PROBLEM DESCRIPTION:
Among the lines below, keep only those from the one containing "obj.matrix_world = world" through the one containing "TAU = 2 * math.pi", and reproduce them exactly.

SUPPLIED DATA:
● ● ● ● ●

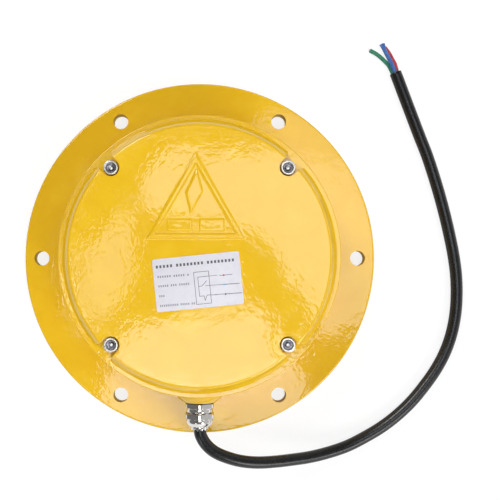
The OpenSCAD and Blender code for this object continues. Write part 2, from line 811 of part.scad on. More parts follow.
// Snap-action switch case with two ears for the lever's pin
module switch_case() {
  color([0.12, 0.12, 0.13]) difference() {
    union() {
      translate([switch_x, -switch_t / 2, switch_z]) cube([switch_depth, switch_t, switch_l]);
      for (side = [-1, 1]) translate([0, side * (lever_w / 2 + fit + ear_w / 2), 0]) {
        translate([pivot_x, ear_w / 2, pivot_z]) rotate([90, 0, 0]) cylinder(d = ear_d, h = ear_w);
        translate([pivot_x, -ear_w / 2, pivot_z - ear_d / 2])
          cube([switch_x - pivot_x + merge, ear_w, ear_d]);
      }
    }
    translate([pivot_x, switch_t, pivot_z]) rotate([90, 0, 0])
      cylinder(d = pin_d + 2 * fit, h = 2 * switch_t);
    translate([switch_x - merge, 0, button_z]) rotate([0, 90, 0])
      cylinder(d = button_d + 4 * fit, h = button_reach + merge);
    for (p = switch_holes) translate([p.x, switch_t, p.y]) rotate([90, 0, 0])
      cylinder(d = switch_hole_d + 2 * fit, h = 2 * switch_t);
  }
}

// The button's outer end rests on the lever; its bore is deep enough for its travel
module switch_button() {
  shift = travel * tan(taper_angle) * button_arm / lever_arm + 0.3;
  tip_h = button_d / 4;
  length = switch_x + button_reach - shift - lever_x - lever_t - fit;
  color([0.75, 0.12, 0.1]) translate([lever_x + lever_t + fit, 0, button_z]) rotate([0, 90, 0]) {
    cylinder(d1 = button_d / 3, d2 = button_d, h = tip_h);
    translate([0, 0, tip_h]) cylinder(d = button_d, h = length - tip_h);
  }
}

// Spring-steel lever: eye round the pin, flat strip, fork for the roller
module switch_lever() {
  fork_y = roller_w / 2 + fork_gap;
  color(steel) difference() {
    union() {
      translate([pivot_x, lever_w / 2, pivot_z]) rotate([90, 0, 0]) cylinder(d = eye_d, h = lever_w);
      translate([lever_x, -lever_w / 2, roller_z - lever_foot])
        cube([lever_t, lever_w, lever_arm + lever_foot]);
      for (side = [-1, 1]) translate([0, side > 0 ? fork_y : -fork_y - fork_t, 0]) {
        translate([roller_x, 0, roller_z - 2])
          cube([lever_x - roller_x + merge / 2, fork_t, 4]);
        translate([roller_x, fork_t, roller_z]) rotate([90, 0, 0]) cylinder(d = 4, h = fork_t);
      }
    }
    translate([pivot_x, lever_w, pivot_z]) rotate([90, 0, 0])
      cylinder(d = pin_d + 2 * fit, h = 2 * lever_w);
    translate([roller_x, lever_w, roller_z]) rotate([90, 0, 0])
      cylinder(d = pin_d + 2 * fit, h = 2 * lever_w);
  }
}

module lever_pin() {
  length = lever_w + 2 * (fit + ear_w) + 0.6;
  color(steel) translate([pivot_x, length / 2, pivot_z]) rotate([90, 0, 0])
    cylinder(d = pin_d, h = length);
}

module lever_roller() {
  color([0.9, 0.88, 0.82]) translate([roller_x, roller_w / 2, roller_z]) rotate([90, 0, 0])
    tube(roller_d, pin_d + 2 * fit, roller_w);
}

module roller_pin() {
  length = roller_w + 2 * (fork_gap + fork_t) + 0.6;
  color(steel) translate([roller_x, length / 2, roller_z]) rotate([90, 0, 0])
    cylinder(d = pin_d, h = length);
}

// Two screws through the switch case into nuts behind the bracket
module switch_screws() {
  head_d = 5.5;
  head_h = 2.2;
  color(steel) for (p = switch_holes) translate([p.x, -switch_t / 2, p.y]) rotate([-90, 0, 0])
    difference() {
      union() {
        cylinder(d = switch_hole_d, h = switch_t + bracket_t + 4);
        translate([0, 0, -head_h]) cylinder(d = head_d, h = head_h);
      }
      translate([-head_d, -0.4, -head_h - merge]) cube([2 * head_d, 0.8, merge + 1]);
    }
}

module switch_nuts() {
  color(steel) for (p = switch_holes)
    translate([p.x, bracket_y + bracket_t, p.y]) rotate([-90, 0, 0]) difference() {
      hexagon(switch_nut_af, switch_nut_h);
      translate([0, 0, -merge])
        cylinder(d = switch_hole_d + 2 * fit, h = switch_nut_h + 2 * merge);
    }
}

module switch_terminals() {
  color(brass_tone) for (z = blade_zs)
    translate([blade_x, -blade_w / 2, z - blade_t / 2]) cube([blade_len, blade_w, blade_t]);
}

// Insulated receptacles pushed on the blades, each with its crimped barrel
module terminal_sleeves() {
  slot = blade_t + 2 * fit;
  color([0.85, 0.2, 0.15]) for (z = blade_zs) translate([blade_x + 1, 0, z]) difference() {
    union() {
      translate([0, -receptacle_w / 2, -receptacle_h / 2])
        cube([receptacle_len, receptacle_w, receptacle_h]);
      translate([receptacle_len - merge, 0, 0]) rotate([0, 90, 0])
        cylinder(d = barrel_d, h = barrel_len + merge);
    }
    translate([-merge, -blade_w / 2 - fit, -slot / 2])
      cube([blade_len + merge, blade_w + 2 * fit, slot]);
  }
}

module gland_gasket() {
  color(rubber) on_gland(gland_seat)
    tube(gland_af, gland_thread_d + 2 * fit, gland_gasket_t);
}

// Threaded shank through the boss, hexagon, shoulder and neck for the nut
module gland_body() {
  shank = gland_body_y - thread_end_y;
  color(nickel) on_gland(thread_end_y) difference() {
    union() {
      cylinder(d = gland_thread_d, h = shank);
      translate([0, 0, shank]) rotate(30) hexagon(gland_af, gland_hex_len);
      translate([0, 0, shank + gland_hex_len])
        cylinder(d1 = gland_af - 0.6, d2 = gland_neck_d, h = gland_shoulder);
      translate([0, 0, shank]) cylinder(d = gland_neck_d, h = gland_neck_y - gland_body_y + neck_len);
    }
    translate([0, 0, -merge]) cylinder(d = gland_bore_d, h = gland_end_y);
    translate([0, 0, seal_y - thread_end_y]) cylinder(d = seal_d + 4 * fit, h = gland_end_y);
  }
}

module gland_seal() {
  color(rubber) on_gland(seal_y) tube(seal_d, cable_d + 2 * fit, seal_len);
}

// Cap nut: hexagon and a dome that closes on the cable
module gland_nut() {
  dome = gland_end_y - gland_nut_y - gland_nut_hex;
  pocket = gland_neck_y + neck_len + 0.5 - gland_nut_y;
  lip = gland_end_y - seal_y - seal_len;
  color(nickel) on_gland(gland_nut_y) difference() {
    union() {
      rotate(30) hexagon(gland_af, gland_nut_hex);
      translate([0, 0, gland_nut_hex]) rotate_extrude() polygon(rounded([
        [0, -merge, 0],
        [gland_af / 2, -merge, 0],
        [gland_af / 2, dome * 0.2, 0.6],
        [gland_tip_d / 2 + 1.4, dome * 0.85, 2],
        [gland_tip_d / 2, dome, 0],
        [0, dome, 0]]));
    }
    translate([0, 0, -merge]) cylinder(d = gland_neck_d + 2 * fit, h = pocket + merge);
    cylinder(d = seal_d + 4 * fit, h = gland_end_y - gland_nut_y - lip);
    cylinder(d = gland_bore_d, h = gland_end_y);
  }
}

module gland_locknut() {
  color(nickel) on_gland(boss_inner_y - locknut_t) difference() {
    rotate(30) hexagon(locknut_af, locknut_t);
    translate([0, 0, -merge]) cylinder(d = gland_thread_d + 2 * fit, h = locknut_t + 2 * merge);
  }
}

// The cable's stretch through the gland
module cable_inner() {
  color(rubber) on_gland(cable_inner_y) cylinder(d = cable_d, h = gland_end_y - cable_inner_y);
}

module inner_core_red() {
  color("red") swept(red_inner, core_d, 8, [0, 1, 0], [-1, 0, 0]);
}

module inner_core_blue() {
  color("royalblue") swept(blue_inner, core_d, 8, [0, 1, 0], [-1, 0, 0]);
}

module inner_core_green() {
  color("seagreen") swept(green_inner, core_d, 8, [0, 1, 0], [-1, 0, 0]);
}

module cable_sheath() {
  color(rubber) swept(cable_route, cable_d, 10, [0, -1, 0]);
}

module core_red() {
  color("red") swept(red_route, core_d, 8, heading(cable_route, len(cable_route) - 1));
}

module core_blue() {
  color("royalblue") swept(blue_route, core_d, 8, heading(cable_route, len(cable_route) - 1));
}

module core_green() {
  color("seagreen") swept(green_route, core_d, 8, heading(cable_route, len(cable_route) - 1));
}

housing();
rear_cover();
cover_gasket();
cover_screws();
label();
clamp_ring();
clamp_screws();
diaphragm();
push_plate();
backing_plate();
plunger_rod();
clamp_sleeve();
stop_nut();
return_spring();
bridge();
bridge_screws();
guide_bush();
switch_bracket();
bracket_screws();
switch_case();
switch_button();
switch_lever();
lever_pin();
lever_roller();
roller_pin();
switch_screws();
switch_nuts();
switch_terminals();
terminal_sleeves();
gland_gasket();
gland_body();
gland_seal();
gland_nut();
gland_locknut();
cable_inner();
inner_core_red();
inner_core_blue();
inner_core_green();
cable_sheath();
core_red();
core_blue();
core_green();
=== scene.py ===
"""Looks for the chute blockage switch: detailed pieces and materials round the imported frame.

Lengths in the piece builders are millimetres and become metres in mesh_object().
"""
import math

import bmesh
import bpy
import numpy as np
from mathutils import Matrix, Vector

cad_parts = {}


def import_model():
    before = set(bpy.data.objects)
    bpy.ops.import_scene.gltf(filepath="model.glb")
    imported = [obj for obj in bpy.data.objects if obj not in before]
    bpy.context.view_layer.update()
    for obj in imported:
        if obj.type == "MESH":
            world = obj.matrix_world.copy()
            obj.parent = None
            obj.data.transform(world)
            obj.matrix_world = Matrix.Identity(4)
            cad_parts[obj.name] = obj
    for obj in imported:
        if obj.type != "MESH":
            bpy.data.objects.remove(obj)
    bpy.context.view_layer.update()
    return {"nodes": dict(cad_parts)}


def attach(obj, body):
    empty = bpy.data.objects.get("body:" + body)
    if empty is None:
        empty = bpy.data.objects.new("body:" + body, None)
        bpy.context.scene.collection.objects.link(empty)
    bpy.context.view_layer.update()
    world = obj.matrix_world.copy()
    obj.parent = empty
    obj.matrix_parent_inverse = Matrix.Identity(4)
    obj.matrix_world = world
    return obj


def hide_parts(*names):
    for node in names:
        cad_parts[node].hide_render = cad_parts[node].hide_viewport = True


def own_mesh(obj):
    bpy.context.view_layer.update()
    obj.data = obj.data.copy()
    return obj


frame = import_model()
NODES = frame["nodes"]
MM = 0.001
TAU = 2 * math.pi

# Radii and heights in millimetres, as in the solids
FLANGE_R, FLANGE_T = 130.0, 10.0
DRUM_R, DRUM_IN_R = 93.5, 88.5
RECESS_R, RECESS_TOP = 84.0, 13.0
OPENING_R, FLOOR_TOP = 64.0, 21.0
CASE_H, COVER_Z, LEDGE_Z, PLATEAU_Z = 58.0, 59.5, 63.0, 70.0
COVER_R, PLATEAU_R = 96.0, 88.4
RING_R, RING_IN_R, RING_T = 83.5, 67.0, 10.0
DIAPHRAGM_R, PLATE_R = 83.4, 50.0
HEAD_R, HEAD_LOW, HEAD_TOP = 5.0, 63.0, 69.0
BOLT_HOLE_R, SCREW_HOLE_R, RING_HOLE_R = 5.5, 3.3, 2.7
CABLE_D, CORE_D = 9.0, 3.0

# The gland: height of its axis, the boss's face and where its pieces start, from the case's middle
GLAND_Z, GLAND_SEAT = 36.0, 102.5
GLAND_BODY_START, GLAND_LOCKNUT_START, GLAND_NUT_START = 79, 80, 110.3
GLAND_HEX, GLAND_STEP_HEX, LOCKNUT_HEX = 20, 18.6, 23
GLAND_SHANK_R, GLAND_BORE_R, GLAND_SEAL_R = 9.3, 4.9, 6.4
GLAND_HOLE_R = 9.35

# Circles of the bolt holes, the cover's screws and the clamp ring's screws
BOLT_R, SCREW_R, RING_SCREW_R = 117.5, 84.15, 77.5
BOLT_ANGLES = [TAU * i / 6 for i in range(6)]
SCREW_ANGLES = [math.radians(45 + 90 * i) for i in range(4)]
RING_SCREW_ANGLES = [math.radians(22.5 + 45 * i) for i in range(8)]

# Middle lines of the cable and its cores, the points of the solids' routes
CABLE_ROUTE = [
    (0, -122.5, 36), (1, -127, 36), (4.5, -133, 35.5), (10.5, -138.5, 34.5), (18.5, -142.5, 33),
    (29, -146, 30.5), (41, -148, 27), (54, -148.5, 22.5), (68, -148, 18), (82, -147, 13.5),
    (96, -144.5, 9.8), (110, -140.5, 7), (123, -134.5, 5.4), (136, -127, 4.7), (148, -118, 4.5),
    (159, -107.5, 4.5), (168.5, -96, 4.5), (177, -84, 4.5), (184, -71, 4.5), (189, -57, 4.5),
    (192, -42, 4.5), (193, -27, 4.5), (192.5, -12, 4.5), (190.5, 3, 4.5), (187.5, 18, 4.5),
    (184, 33, 4.5), (180, 48, 4.5), (175.5, 63, 4.5), (170.5, 78, 4.5), (165, 92, 4.5),
    (159.5, 106.5, 4.5), (154, 121, 4.5), (149.5, 133, 4.5), (147, 139.5, 4.5)]
RED_ROUTE = [(148.5, 140.2, 3.4), (147.3, 146, 2.6), (145, 151, 1.8), (142.6, 155.4, 1.6),
             (139.5, 159.4, 1.6)]
BLUE_ROUTE = [(146.3, 139.3, 6.4), (143.4, 146.6, 6.1), (141, 151.5, 5.6), (138.8, 156.2, 5.2),
              (136.8, 161, 5)]
GREEN_ROUTE = [(145.4, 138.9, 3.2), (142.4, 145.4, 2.6), (139, 149.4, 2), (135.2, 153, 1.6),
               (131.8, 155.3, 1.6), (128.4, 157, 1.6)]


# Camera in metres, fitted to the photograph: it looks straight down, and its picture is shifted
CAMERA_X, CAMERA_Y, CAMERA_Z = 0.00187, -0.01322, 0.5974
SENSOR, LENS = 36, 56.81
SHIFT_X, SHIFT_Y = 0.09546, 0.0521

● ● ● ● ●

THE COMPLETED TASK:
    obj.matrix_world = world
    return obj


def hide_parts(*names):
    for node in names:
        cad_parts[node].hide_render = cad_parts[node].hide_viewport = True


def own_mesh(obj):
    bpy.context.view_layer.update()
    obj.data = obj.data.copy()
    return obj


frame = import_model()
NODES = frame["nodes"]
MM = 0.001
TAU = 2 * math.pi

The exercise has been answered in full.